Job:
Copy out the line that contains "What build123d script", the line that contains "pontil_scar = 0.8", and every line between them, exactly, and nothing else.

[begin Recorded information]

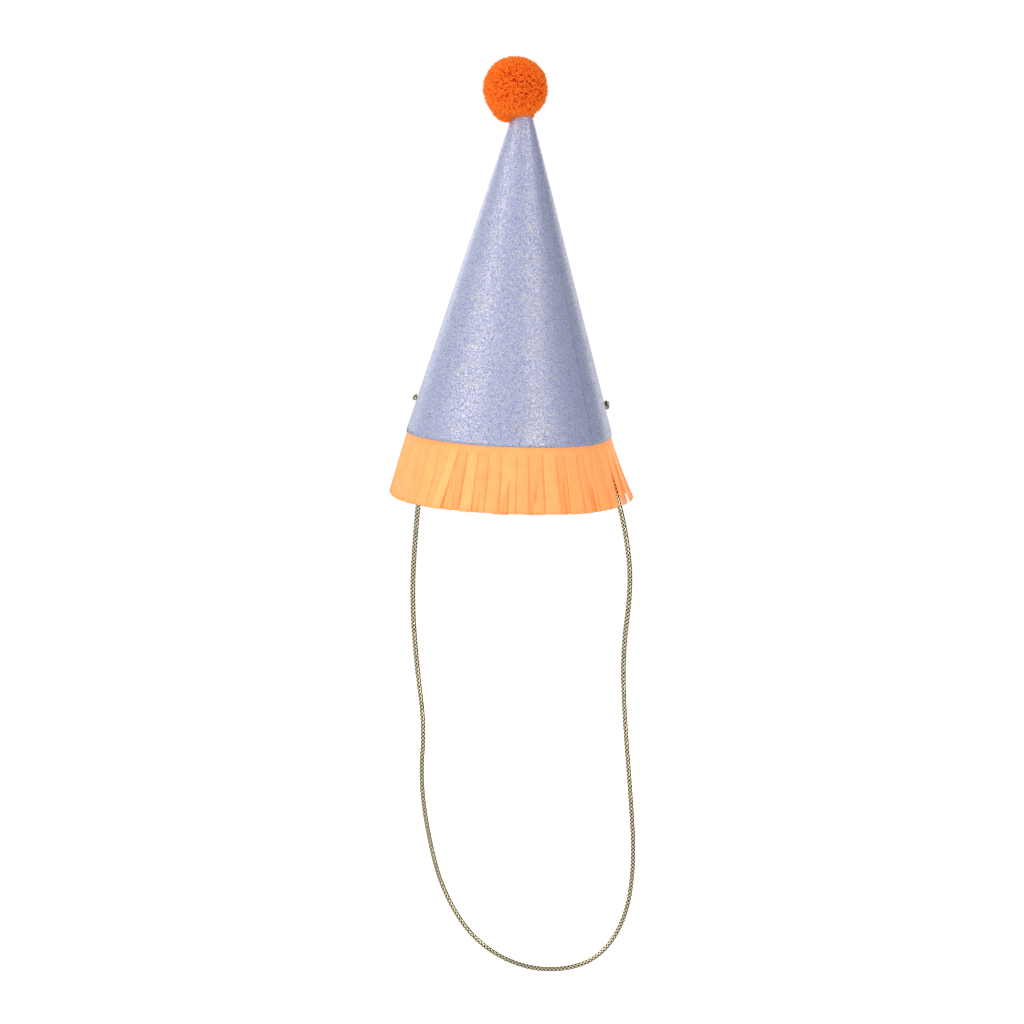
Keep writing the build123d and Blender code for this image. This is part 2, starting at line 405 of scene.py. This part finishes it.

[end Recorded information]
[begin Recorded information]

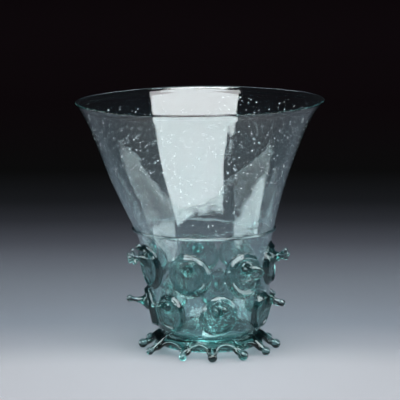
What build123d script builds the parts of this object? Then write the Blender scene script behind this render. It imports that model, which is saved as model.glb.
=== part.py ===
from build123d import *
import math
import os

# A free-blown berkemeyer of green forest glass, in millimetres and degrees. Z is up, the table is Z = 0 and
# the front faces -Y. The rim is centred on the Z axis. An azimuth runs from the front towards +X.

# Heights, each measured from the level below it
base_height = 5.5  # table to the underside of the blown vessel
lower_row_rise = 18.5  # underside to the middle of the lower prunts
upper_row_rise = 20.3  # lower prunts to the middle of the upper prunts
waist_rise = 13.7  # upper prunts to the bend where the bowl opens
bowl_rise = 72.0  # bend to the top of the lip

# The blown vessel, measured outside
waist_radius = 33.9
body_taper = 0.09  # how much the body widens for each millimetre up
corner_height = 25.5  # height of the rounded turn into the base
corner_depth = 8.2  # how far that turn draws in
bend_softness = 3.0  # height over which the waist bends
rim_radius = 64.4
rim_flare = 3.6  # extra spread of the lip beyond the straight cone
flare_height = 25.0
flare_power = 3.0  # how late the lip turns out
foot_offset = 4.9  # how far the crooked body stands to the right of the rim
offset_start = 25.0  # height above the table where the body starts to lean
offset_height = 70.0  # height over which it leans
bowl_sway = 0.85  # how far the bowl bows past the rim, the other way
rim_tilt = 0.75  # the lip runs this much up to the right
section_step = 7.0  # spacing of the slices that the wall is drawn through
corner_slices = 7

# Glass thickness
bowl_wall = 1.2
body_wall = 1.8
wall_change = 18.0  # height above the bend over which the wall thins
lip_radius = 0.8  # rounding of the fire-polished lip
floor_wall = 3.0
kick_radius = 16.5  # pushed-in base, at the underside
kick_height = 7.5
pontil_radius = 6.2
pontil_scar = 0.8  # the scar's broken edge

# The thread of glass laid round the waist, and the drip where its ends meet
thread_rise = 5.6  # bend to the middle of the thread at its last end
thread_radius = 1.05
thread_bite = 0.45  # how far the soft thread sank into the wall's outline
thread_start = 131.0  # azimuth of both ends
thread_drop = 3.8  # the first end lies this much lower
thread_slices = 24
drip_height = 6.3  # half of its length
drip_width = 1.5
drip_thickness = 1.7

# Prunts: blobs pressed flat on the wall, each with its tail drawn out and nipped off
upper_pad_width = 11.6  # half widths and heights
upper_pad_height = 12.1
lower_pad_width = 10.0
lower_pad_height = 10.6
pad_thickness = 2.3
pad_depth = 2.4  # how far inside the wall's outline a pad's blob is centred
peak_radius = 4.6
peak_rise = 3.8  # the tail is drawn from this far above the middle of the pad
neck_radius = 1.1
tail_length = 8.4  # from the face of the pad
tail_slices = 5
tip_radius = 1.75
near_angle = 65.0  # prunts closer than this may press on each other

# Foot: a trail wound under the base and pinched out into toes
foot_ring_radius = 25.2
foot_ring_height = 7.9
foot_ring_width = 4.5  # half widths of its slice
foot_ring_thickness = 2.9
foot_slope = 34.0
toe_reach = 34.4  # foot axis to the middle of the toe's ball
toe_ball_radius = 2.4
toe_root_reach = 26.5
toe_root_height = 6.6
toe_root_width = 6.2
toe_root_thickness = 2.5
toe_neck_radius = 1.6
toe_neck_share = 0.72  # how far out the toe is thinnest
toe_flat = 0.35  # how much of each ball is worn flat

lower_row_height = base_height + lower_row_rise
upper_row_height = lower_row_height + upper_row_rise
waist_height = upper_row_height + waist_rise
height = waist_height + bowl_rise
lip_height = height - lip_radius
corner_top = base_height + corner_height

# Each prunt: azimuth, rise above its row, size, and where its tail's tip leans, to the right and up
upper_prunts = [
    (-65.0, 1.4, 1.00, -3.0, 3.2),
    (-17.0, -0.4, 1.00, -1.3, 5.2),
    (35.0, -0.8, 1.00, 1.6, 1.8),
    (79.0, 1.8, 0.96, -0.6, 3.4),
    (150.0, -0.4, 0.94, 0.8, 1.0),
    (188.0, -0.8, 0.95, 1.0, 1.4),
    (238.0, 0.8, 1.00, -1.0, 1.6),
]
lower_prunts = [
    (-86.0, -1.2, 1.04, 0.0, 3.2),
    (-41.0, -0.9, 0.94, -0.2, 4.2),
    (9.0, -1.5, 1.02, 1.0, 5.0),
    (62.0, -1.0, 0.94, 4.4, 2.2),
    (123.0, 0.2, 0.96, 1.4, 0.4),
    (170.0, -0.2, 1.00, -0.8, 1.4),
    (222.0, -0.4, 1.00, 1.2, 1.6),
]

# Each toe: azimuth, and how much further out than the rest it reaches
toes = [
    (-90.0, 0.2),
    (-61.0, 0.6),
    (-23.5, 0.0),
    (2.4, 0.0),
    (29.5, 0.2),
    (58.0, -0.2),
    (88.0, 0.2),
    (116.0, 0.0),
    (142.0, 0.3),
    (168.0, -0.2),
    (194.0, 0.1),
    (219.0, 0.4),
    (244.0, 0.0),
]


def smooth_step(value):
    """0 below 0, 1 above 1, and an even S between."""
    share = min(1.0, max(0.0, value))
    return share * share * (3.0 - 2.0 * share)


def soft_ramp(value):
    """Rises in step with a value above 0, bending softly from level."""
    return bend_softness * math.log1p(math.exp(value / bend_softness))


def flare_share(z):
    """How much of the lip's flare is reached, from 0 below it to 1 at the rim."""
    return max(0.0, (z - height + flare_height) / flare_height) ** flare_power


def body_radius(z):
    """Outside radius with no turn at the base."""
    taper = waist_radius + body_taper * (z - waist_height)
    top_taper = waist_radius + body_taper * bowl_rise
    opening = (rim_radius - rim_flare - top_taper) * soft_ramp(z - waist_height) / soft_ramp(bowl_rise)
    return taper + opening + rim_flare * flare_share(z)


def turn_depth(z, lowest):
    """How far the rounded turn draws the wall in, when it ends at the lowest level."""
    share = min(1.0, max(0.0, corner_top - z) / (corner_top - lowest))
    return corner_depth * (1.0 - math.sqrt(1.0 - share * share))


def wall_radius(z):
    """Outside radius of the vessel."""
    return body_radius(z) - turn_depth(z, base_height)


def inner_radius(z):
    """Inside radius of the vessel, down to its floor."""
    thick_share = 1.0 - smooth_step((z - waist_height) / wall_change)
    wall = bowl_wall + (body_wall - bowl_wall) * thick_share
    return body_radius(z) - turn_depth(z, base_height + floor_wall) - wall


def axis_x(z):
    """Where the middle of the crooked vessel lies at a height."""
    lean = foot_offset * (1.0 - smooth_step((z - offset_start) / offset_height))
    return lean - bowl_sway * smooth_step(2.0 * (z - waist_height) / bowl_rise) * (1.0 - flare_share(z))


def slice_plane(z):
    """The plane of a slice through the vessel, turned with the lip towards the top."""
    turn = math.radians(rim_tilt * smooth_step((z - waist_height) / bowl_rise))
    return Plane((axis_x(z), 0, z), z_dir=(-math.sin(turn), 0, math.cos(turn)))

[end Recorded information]
[begin Recorded information]

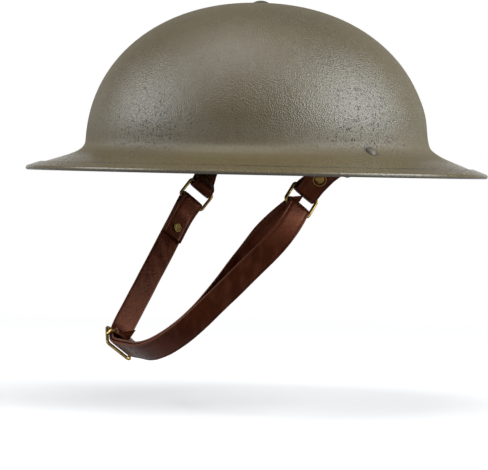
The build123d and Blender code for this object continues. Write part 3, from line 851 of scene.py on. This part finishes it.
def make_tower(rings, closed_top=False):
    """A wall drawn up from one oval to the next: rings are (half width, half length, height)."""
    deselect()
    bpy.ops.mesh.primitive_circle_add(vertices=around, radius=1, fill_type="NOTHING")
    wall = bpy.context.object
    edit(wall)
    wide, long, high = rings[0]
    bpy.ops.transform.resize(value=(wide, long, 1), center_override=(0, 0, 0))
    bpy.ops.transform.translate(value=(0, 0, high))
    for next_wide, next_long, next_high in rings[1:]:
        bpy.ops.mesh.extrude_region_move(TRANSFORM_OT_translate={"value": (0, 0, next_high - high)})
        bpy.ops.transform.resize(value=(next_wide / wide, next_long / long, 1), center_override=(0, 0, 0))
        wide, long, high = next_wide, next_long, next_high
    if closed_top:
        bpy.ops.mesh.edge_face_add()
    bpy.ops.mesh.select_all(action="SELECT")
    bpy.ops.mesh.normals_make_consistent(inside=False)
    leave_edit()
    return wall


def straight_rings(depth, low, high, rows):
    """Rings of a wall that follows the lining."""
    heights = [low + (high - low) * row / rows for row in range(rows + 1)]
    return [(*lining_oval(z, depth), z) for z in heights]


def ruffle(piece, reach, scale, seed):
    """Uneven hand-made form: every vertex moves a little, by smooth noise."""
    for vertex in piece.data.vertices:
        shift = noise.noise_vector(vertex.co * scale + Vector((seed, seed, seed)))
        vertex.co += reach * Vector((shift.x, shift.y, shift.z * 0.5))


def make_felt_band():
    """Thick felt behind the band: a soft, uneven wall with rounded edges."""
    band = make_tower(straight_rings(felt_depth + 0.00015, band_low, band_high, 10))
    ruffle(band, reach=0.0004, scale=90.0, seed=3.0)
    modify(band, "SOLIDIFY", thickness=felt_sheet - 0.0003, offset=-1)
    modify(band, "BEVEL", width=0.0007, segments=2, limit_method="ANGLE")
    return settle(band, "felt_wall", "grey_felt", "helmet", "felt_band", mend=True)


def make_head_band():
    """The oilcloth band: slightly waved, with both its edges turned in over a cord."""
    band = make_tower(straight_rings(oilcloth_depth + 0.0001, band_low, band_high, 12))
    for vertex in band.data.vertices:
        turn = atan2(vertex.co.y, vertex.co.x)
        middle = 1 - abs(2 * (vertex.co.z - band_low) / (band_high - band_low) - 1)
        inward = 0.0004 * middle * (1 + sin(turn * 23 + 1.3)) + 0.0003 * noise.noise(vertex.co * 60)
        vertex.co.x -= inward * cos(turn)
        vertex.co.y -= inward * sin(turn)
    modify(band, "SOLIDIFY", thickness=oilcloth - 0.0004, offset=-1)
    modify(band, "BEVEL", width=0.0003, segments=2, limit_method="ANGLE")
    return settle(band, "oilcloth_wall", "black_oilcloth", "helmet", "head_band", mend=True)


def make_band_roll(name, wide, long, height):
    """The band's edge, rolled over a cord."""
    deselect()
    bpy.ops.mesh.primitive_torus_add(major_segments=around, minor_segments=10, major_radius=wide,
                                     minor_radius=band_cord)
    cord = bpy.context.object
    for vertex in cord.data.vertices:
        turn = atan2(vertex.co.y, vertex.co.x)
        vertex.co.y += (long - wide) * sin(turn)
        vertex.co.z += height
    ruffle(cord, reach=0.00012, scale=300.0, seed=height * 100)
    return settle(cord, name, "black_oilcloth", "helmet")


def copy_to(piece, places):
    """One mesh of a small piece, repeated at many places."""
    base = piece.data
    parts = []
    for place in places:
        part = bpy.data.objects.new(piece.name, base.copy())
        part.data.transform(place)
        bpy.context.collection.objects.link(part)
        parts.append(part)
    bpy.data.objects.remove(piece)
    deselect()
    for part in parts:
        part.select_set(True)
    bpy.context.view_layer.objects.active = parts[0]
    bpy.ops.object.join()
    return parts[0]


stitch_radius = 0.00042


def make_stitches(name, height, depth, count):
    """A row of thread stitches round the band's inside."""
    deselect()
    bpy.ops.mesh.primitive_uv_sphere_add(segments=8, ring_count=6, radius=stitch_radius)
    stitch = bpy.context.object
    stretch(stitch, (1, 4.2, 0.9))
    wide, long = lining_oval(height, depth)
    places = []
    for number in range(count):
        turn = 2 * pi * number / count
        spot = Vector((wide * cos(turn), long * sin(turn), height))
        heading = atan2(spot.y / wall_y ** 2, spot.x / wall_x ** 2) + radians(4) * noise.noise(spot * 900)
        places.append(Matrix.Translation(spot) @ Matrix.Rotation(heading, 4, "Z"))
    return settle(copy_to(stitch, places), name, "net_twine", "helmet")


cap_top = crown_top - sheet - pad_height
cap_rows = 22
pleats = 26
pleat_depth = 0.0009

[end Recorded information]

Solved problem:
What build123d script builds the parts of this object? Then write the Blender scene script behind this render. It imports that model, which is saved as model.glb.
=== part.py ===
from build123d import *
import math
import os

# A free-blown berkemeyer of green forest glass, in millimetres and degrees. Z is up, the table is Z = 0 and
# the front faces -Y. The rim is centred on the Z axis. An azimuth runs from the front towards +X.

# Heights, each measured from the level below it
base_height = 5.5  # table to the underside of the blown vessel
lower_row_rise = 18.5  # underside to the middle of the lower prunts
upper_row_rise = 20.3  # lower prunts to the middle of the upper prunts
waist_rise = 13.7  # upper prunts to the bend where the bowl opens
bowl_rise = 72.0  # bend to the top of the lip

# The blown vessel, measured outside
waist_radius = 33.9
body_taper = 0.09  # how much the body widens for each millimetre up
corner_height = 25.5  # height of the rounded turn into the base
corner_depth = 8.2  # how far that turn draws in
bend_softness = 3.0  # height over which the waist bends
rim_radius = 64.4
rim_flare = 3.6  # extra spread of the lip beyond the straight cone
flare_height = 25.0
flare_power = 3.0  # how late the lip turns out
foot_offset = 4.9  # how far the crooked body stands to the right of the rim
offset_start = 25.0  # height above the table where the body starts to lean
offset_height = 70.0  # height over which it leans
bowl_sway = 0.85  # how far the bowl bows past the rim, the other way
rim_tilt = 0.75  # the lip runs this much up to the right
section_step = 7.0  # spacing of the slices that the wall is drawn through
corner_slices = 7

# Glass thickness
bowl_wall = 1.2
body_wall = 1.8
wall_change = 18.0  # height above the bend over which the wall thins
lip_radius = 0.8  # rounding of the fire-polished lip
floor_wall = 3.0
kick_radius = 16.5  # pushed-in base, at the underside
kick_height = 7.5
pontil_radius = 6.2
pontil_scar = 0.8  # the scar's broken edge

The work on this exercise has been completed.